ST. LOUIS – According to a St. Louis Fed study released last month, the U.S. “may be witnessing the early stages of AI-driven job displacement,” with a weighting toward the sectors which adopted the emerging technology most heavily.
The research, released on Aug. 26, sought to establish whether AI is contributing to rising unemployment. This comes after an unwelcome surprise in the labor market early last month when the Bureau of Labor Statistics hugely revised down its data: May’s tally was cut from 144,000 to 19,000, and June’s total was slashed from 147,000 to just 14,000, resulting in a combined loss of of 258,000.

The weaker picture of the economy prompted a raft of questions: Is hiring slowing because of fears over Trump’s tariff plan? Is the employment market slowing because of uncertainty more widely?

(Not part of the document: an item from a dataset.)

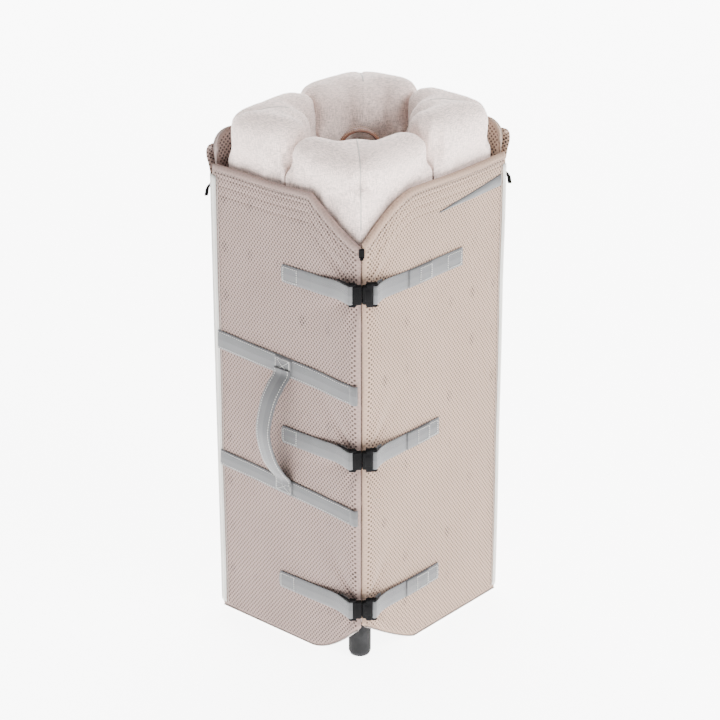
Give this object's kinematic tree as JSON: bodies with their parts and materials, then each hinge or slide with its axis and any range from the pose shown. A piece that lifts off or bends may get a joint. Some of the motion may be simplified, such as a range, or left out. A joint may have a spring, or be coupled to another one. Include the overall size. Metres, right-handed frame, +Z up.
{
  "type": "playpen",
  "caption": "Travel playpen folded into an upright bundle: tubular frame with hinged rails and legs round a hub, fabric corner covers, and a buckled padded mesh cover with a carry handle.",
  "frame": {"origin": "on the floor, under the middle of the folded object's box", "axes": "+Z up; the buckled front corner points to +X -Y, the left corner to -X -Y, the right corner to +X +Y"},
  "size_m": [0.3154, 0.375, 0.8239],
  "materials": {
    "frame_tube": "satin powder coat, warm grey",
    "frame_plastic": "moulded, fine texture",
    "foot_rubber": "matt black",
    "button_plastic": "satin",
    "corner_fabric": "heather light grey woven",
    "side_netting": "open knitted net",
    "spacer_mesh": "beige three-layer spacer mesh",
    "grey_webbing": "flat woven webbing",
    "brown_leather": "smooth with stitched edges",
    "buckle_plastic": "moulded black",
    "zip_tape": "woven tape"
  },
  "bodies": {
    "front_post": {"post_front": "frame_tube", "corner_housing_front": "frame_plastic", "foot_front": "foot_rubber", "corner_cover_front": "corner_fabric", "side_mesh_front": "side_netting"},
    "left_post": {"post_left": "frame_tube", "corner_housing_left": "frame_plastic", "foot_left": "foot_rubber", "corner_cover_left": "corner_fabric", "side_mesh_left": "side_netting"},
    "right_post": {"post_right": "frame_tube", "corner_housing_right": "frame_plastic", "foot_right": "foot_rubber", "corner_cover_right": "corner_fabric", "side_mesh_right": "side_netting"},
    "back_post": {"post_back": "frame_tube", "corner_housing_back": "frame_plastic", "foot_back": "foot_rubber", "corner_cover_back": "corner_fabric", "side_mesh_back": "side_netting"},
    "front_leg": {"leg_front": "frame_tube"},
    "left_leg": {"leg_left": "frame_tube"},
    "right_leg": {"leg_right": "frame_tube"},
    "back_leg": {"leg_back": "frame_tube"},
    "hub": {"hub": "frame_plastic"},
    "pull_strap": {"pull_strap_webbing": "grey_webbing", "pull_strap_grip": "brown_leather"},
    "rail_front_to_left": {"half_rail_front_to_left": "frame_tube"},
    "rail_left_to_front": {"half_rail_left_to_front": "frame_tube"},
    "rail_front_to_right": {"half_rail_front_to_right": "frame_tube"},
    "rail_right_to_front": {"half_rail_right_to_front": "frame_tube"},
    "rail_back_to_right": {"half_rail_back_to_right": "frame_tube"},
    "rail_right_to_back": {"half_rail_right_to_back": "frame_tube"},
    "rail_back_to_left": {"half_rail_back_to_left": "frame_tube"},
    "rail_left_to_back": {"half_rail_left_to_back": "frame_tube"},
    "latch_left_front": {"rail_latch_left_front": "frame_plastic"},
    "latch_right_front": {"rail_latch_right_front": "frame_plastic"},
    "latch_right_back": {"rail_latch_right_back": "frame_plastic"},
    "latch_left_back": {"rail_latch_left_back": "frame_plastic"},
    "button_left_front": {"latch_button_left_front": "button_plastic"},
    "button_right_front": {"latch_button_right_front": "button_plastic"},
    "button_right_back": {"latch_button_right_back": "button_plastic"},
    "button_left_back": {"latch_button_left_back": "button_plastic"},
    "front_cover": {"cover_panel_left_front": "spacer_mesh", "cover_panel_right_front": "spacer_mesh", "closure_straps_left": "grey_webbing", "closure_straps_right": "grey_webbing", "handle_bands": "grey_webbing", "buckle_sockets": "buckle_plastic"},
    "back_cover": {"cover_panel_left_back": "spacer_mesh", "zip_tape_left": "zip_tape"},
    "back_flap": {"cover_panel_right_back": "spacer_mesh", "zip_tape_right": "zip_tape"},
    "carry_handle": {"carry_handle": "grey_webbing"},
    "buckle_plug_top": {"buckle_plug_top": "buckle_plastic"},
    "buckle_plug_middle": {"buckle_plug_middle": "buckle_plastic"},
    "buckle_plug_bottom": {"buckle_plug_bottom": "buckle_plastic"},
    "zip_slider_left": {"zip_slider_left": "buckle_plastic"},
    "zip_slider_right": {"zip_slider_right": "buckle_plastic"}
  },
  "joints": [
    {"name": "frame_unfold", "type": "hinge", "parent": "front_post", "child": "front_leg", "pos_m": [0.03849, -0.06549, 0.04], "axis": [-0.5595, -0.8288, 0], "range_deg": [0, 90]},
    {"name": "hub_level", "type": "hinge", "parent": "front_leg", "child": "hub", "pos_m": [0.03849, -0.06549, 0.5226], "axis": [-0.5595, -0.8288, 0], "range_deg": [-90, 0]},
    {"name": "left_leg_swing", "type": "hinge", "parent": "hub", "child": "left_leg", "pos_m": [-0.04461, -0.06549, 0.5226], "axis": [-0.5595, 0.8288, 0], "range_deg": [0, 90]},
    {"name": "left_post_level", "type": "hinge", "parent": "left_leg", "child": "left_post", "pos_m": [-0.04461, -0.06549, 0.04], "axis": [-0.5595, 0.8288, 0], "range_deg": [-90, 0]},
    {"name": "right_leg_swing", "type": "hinge", "parent": "hub", "child": "right_leg", "pos_m": [0.03849, 0.09739, 0.5226], "axis": [0.5595, -0.8288, 0], "range_deg": [0, 90]},
    {"name": "right_post_level", "type": "hinge", "parent": "right_leg", "child": "right_post", "pos_m": [0.03849, 0.09739, 0.04], "axis": [0.5595, -0.8288, 0], "range_deg": [-90, 0]},
    {"name": "back_leg_swing", "type": "hinge", "parent": "hub", "child": "back_leg", "pos_m": [-0.04461, 0.09739, 0.5226], "axis": [0.5595, 0.8288, 0], "range_deg": [0, 90]},
    {"name": "back_post_level", "type": "hinge", "parent": "back_leg", "child": "back_post", "pos_m": [-0.04461, 0.09739, 0.04], "axis": [0.5595, 0.8288, 0], "range_deg": [-90, 0]},
    {"name": "rail_swing_front_to_left", "type": "hinge", "parent": "front_post", "child": "rail_front_to_left", "pos_m": [0.02494, -0.11305, 0.715], "axis": [0, 1, 0], "range_deg": [0, 90]},
    {"name": "rail_swing_left_to_front", "type": "hinge", "parent": "left_post", "child": "rail_left_to_front", "pos_m": [-0.03106, -0.11305, 0.715], "axis": [0, -1, 0], "range_deg": [0, 90]},
    {"name": "rail_swing_front_to_right", "type": "hinge", "parent": "front_post", "child": "rail_front_to_right", "pos_m": [0.10894, -0.01205, 0.715], "axis": [1, 0, 0], "range_deg": [0, 90]},
    {"name": "rail_swing_right_to_front", "type": "hinge", "parent": "right_post", "child": "rail_right_to_front", "pos_m": [0.10894, 0.04395, 0.715], "axis": [-1, 0, 0], "range_deg": [0, 90]},
    {"name": "rail_swing_back_to_right", "type": "hinge", "parent": "back_post", "child": "rail_back_to_right", "pos_m": [-0.03106, 0.14495, 0.715], "axis": [0, -1, 0], "range_deg": [0, 90]},
    {"name": "rail_swing_right_to_back", "type": "hinge", "parent": "right_post", "child": "rail_right_to_back", "pos_m": [0.02494, 0.14495, 0.715], "axis": [0, 1, 0], "range_deg": [0, 90]},
    {"name": "rail_swing_back_to_left", "type": "hinge", "parent": "back_post", "child": "rail_back_to_left", "pos_m": [-0.11506, 0.04395, 0.715], "axis": [-1, 0, 0], "range_deg": [0, 90]},
    {"name": "rail_swing_left_to_back", "type": "hinge", "parent": "left_post", "child": "rail_left_to_back", "pos_m": [-0.11506, -0.01205, 0.715], "axis": [1, 0, 0], "range_deg": [0, 90]},
    {"name": "latch_level_left_front", "type": "hinge", "parent": "rail_front_to_left", "child": "latch_left_front", "pos_m": [0.02494, -0.11305, 0.315], "axis": [0, 1, 0], "range_deg": [-90, 0]},
    {"name": "latch_level_right_front", "type": "hinge", "parent": "rail_front_to_right", "child": "latch_right_front", "pos_m": [0.10894, -0.01205, 0.445], "axis": [1, 0, 0], "range_deg": [-90, 0]},
    {"name": "latch_level_right_back", "type": "hinge", "parent": "rail_back_to_right", "child": "latch_right_back", "pos_m": [-0.03106, 0.14495, 0.315], "axis": [0, -1, 0], "range_deg": [-90, 0]},
    {"name": "latch_level_left_back", "type": "hinge", "parent": "rail_back_to_left", "child": "latch_left_back", "pos_m": [-0.11506, 0.04395, 0.445], "axis": [-1, 0, 0], "range_deg": [-90, 0]},
    {"name": "press_latch_left_front", "type": "slide", "parent": "latch_left_front", "child": "button_left_front", "axis": [0, 0, 1], "range_m": [0, 0.004], "stiffness_N_per_m": 600, "springref_m": -0.001},
    {"name": "press_latch_right_front", "type": "slide", "parent": "latch_right_front", "child": "button_right_front", "axis": [0, 0, 1], "range_m": [0, 0.004], "stiffness_N_per_m": 600, "springref_m": -0.001},
    {"name": "press_latch_right_back", "type": "slide", "parent": "latch_right_back", "child": "button_right_back", "axis": [0, 0, 1], "range_m": [0, 0.004], "stiffness_N_per_m": 600, "springref_m": -0.001},
    {"name": "press_latch_left_back", "type": "slide", "parent": "latch_left_back", "child": "button_left_back", "axis": [0, 0, 1], "range_m": [0, 0.004], "stiffness_N_per_m": 600, "springref_m": -0.001},
    {"name": "pull_strap_lies_down", "type": "hinge", "parent": "hub", "child": "pull_strap", "pos_m": [-0.00306, 0.01595, 0.5466], "axis": [0.7071, 0.7071, 0], "range_deg": [0, 84]},
    {"name": "front_cover_off", "type": "slide", "parent": "front_post", "child": "front_cover", "axis": [0.7071, -0.7071, 0], "range_m": [0, 0.45]},
    {"name": "back_cover_off", "type": "slide", "parent": "back_post", "child": "back_cover", "axis": [-0.7071, 0.7071, 0], "range_m": [0, 0.45]},
    {"name": "back_flap_opens", "type": "hinge", "parent": "back_cover", "child": "back_flap", "pos_m": [-0.14956, 0.17945, 0], "axis": [0, 0, 1], "range_deg": [0, 90]},
    {"name": "carry_handle_swing", "type": "hinge", "parent": "front_cover", "child": "carry_handle", "pos_m": [-0.00906, -0.14755, 0.357], "axis": [0, 0, 1], "range_deg": [-30, 30]},
    {"name": "release_buckle_top", "type": "slide", "parent": "front_cover", "child": "buckle_plug_top", "axis": [-0.7071, -0.7071, 0], "range_m": [0, 0.03]},
    {"name": "release_buckle_middle", "type": "slide", "parent": "front_cover", "child": "buckle_plug_middle", "axis": [-0.7071, -0.7071, 0], "range_m": [0, 0.03]},
    {"name": "release_buckle_bottom", "type": "slide", "parent": "front_cover", "child": "buckle_plug_bottom", "axis": [-0.7071, -0.7071, 0], "range_m": [0, 0.03]},
    {"name": "zip_left", "type": "slide", "parent": "back_cover", "child": "zip_slider_left", "axis": [0, 0, -1], "range_m": [0, 0.66]},
    {"name": "zip_right", "type": "slide", "parent": "back_flap", "child": "zip_slider_right", "axis": [0, 0, -1], "range_m": [0, 0.66]}
  ],
  "couplings": [
    {"joint": "hub_level", "follows": "frame_unfold", "ratio": -1},
    {"joint": "left_leg_swing", "follows": "frame_unfold", "ratio": 1},
    {"joint": "left_post_level", "follows": "frame_unfold", "ratio": -1},
    {"joint": "right_leg_swing", "follows": "frame_unfold", "ratio": 1},
    {"joint": "right_post_level", "follows": "frame_unfold", "ratio": -1},
    {"joint": "back_leg_swing", "follows": "frame_unfold", "ratio": 1},
    {"joint": "back_post_level", "follows": "frame_unfold", "ratio": -1},
    {"joint": "rail_swing_front_to_left", "follows": "frame_unfold", "ratio": 1},
    {"joint": "rail_swing_left_to_front", "follows": "frame_unfold", "ratio": 1},
    {"joint": "rail_swing_front_to_right", "follows": "frame_unfold", "ratio": 1},
    {"joint": "rail_swing_right_to_front", "follows": "frame_unfold", "ratio": 1},
    {"joint": "rail_swing_back_to_right", "follows": "frame_unfold", "ratio": 1},
    {"joint": "rail_swing_right_to_back", "follows": "frame_unfold", "ratio": 1},
    {"joint": "rail_swing_back_to_left", "follows": "frame_unfold", "ratio": 1},
    {"joint": "rail_swing_left_to_back", "follows": "frame_unfold", "ratio": 1},
    {"joint": "latch_level_left_front", "follows": "frame_unfold", "ratio": -1},
    {"joint": "latch_level_right_front", "follows": "frame_unfold", "ratio": -1},
    {"joint": "latch_level_right_back", "follows": "frame_unfold", "ratio": -1},
    {"joint": "latch_level_left_back", "follows": "frame_unfold", "ratio": -1},
    {"joint": "pull_strap_lies_down", "follows": "frame_unfold", "ratio": 0.93333}
  ]
}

Or is there a factor which is fundamentally reshaping the labor market?
We have also heard the many, many warnings about jobs displaced owing to AI. Is there a possibility that this is driving the underlying shake-up?

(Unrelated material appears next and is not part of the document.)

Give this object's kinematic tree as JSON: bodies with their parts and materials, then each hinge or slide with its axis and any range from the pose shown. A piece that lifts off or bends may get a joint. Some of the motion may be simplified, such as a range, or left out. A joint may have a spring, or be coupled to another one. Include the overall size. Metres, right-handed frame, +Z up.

“According to the nationally representative Real-Time Population Survey (RPS), 23% of employed workers used generative AI for work at least once per week as of late 2024—a remarkable adoption rate for such a nascent technology,” wrote St. Louis Fed researchers Serdar Ozkan and Nicholas Sullivan. “Despite this widespread integration, we still know surprisingly little about AI’s employment effects because of the newness of the technology.”
What FRED, the St. Louis Fed’s online database, can chart is the percentage point change in unemployment between 2022 and 2025 in certain industries, and its correlation to AI exposure in each of the sectors.
The research showed a correlation coefficient of 0.57, meaning generally the occupations that embraced generative AI most intensively showed the largest unemployment increases. Those sectors included, at the extreme end, computers and math. In these professions, AI adoption was at a little under 80% while the unemployment change increased by 1.2% over the past three years.
Of course, if you’ve checked in on tech employment over the past three years, AI hasn’t been the only story in town. Big Tech especially was criticized for over-hiring during the pandemic, prompting a wave of layoffs in the years following.
Former PayPal executive Keith Rabois, for example, said in 2023 the axing of many roles was overdue: “All these people were extraneous, this has been true for a long time; the vanity metric of hiring employees was this false god in some ways … There’s nothing for these people to do—it’s all fake work. Now that’s being exposed, what do these people actually do? They go to meetings.”
Likewise tech specialists—particularly those in the AI field—told Fortune they were being paid six-figure sums to be “penned” in by certain companies in order to stop rivals hiring top talent. Yet by hiring these individuals with no real job for them to do, the employees often ended up doing a 10-minute task a day before using their working hours as free time.
Big Tech didn’t try to hide the correction either. Mark Zuckerberg launched his “year of efficiency” in 2023 which shrank headcount by 22% after years of double-digit growth, with Alphabet’s Sundar Pichai adding in 2024 that Google would be “removing layers to simplify execution and drive velocity.”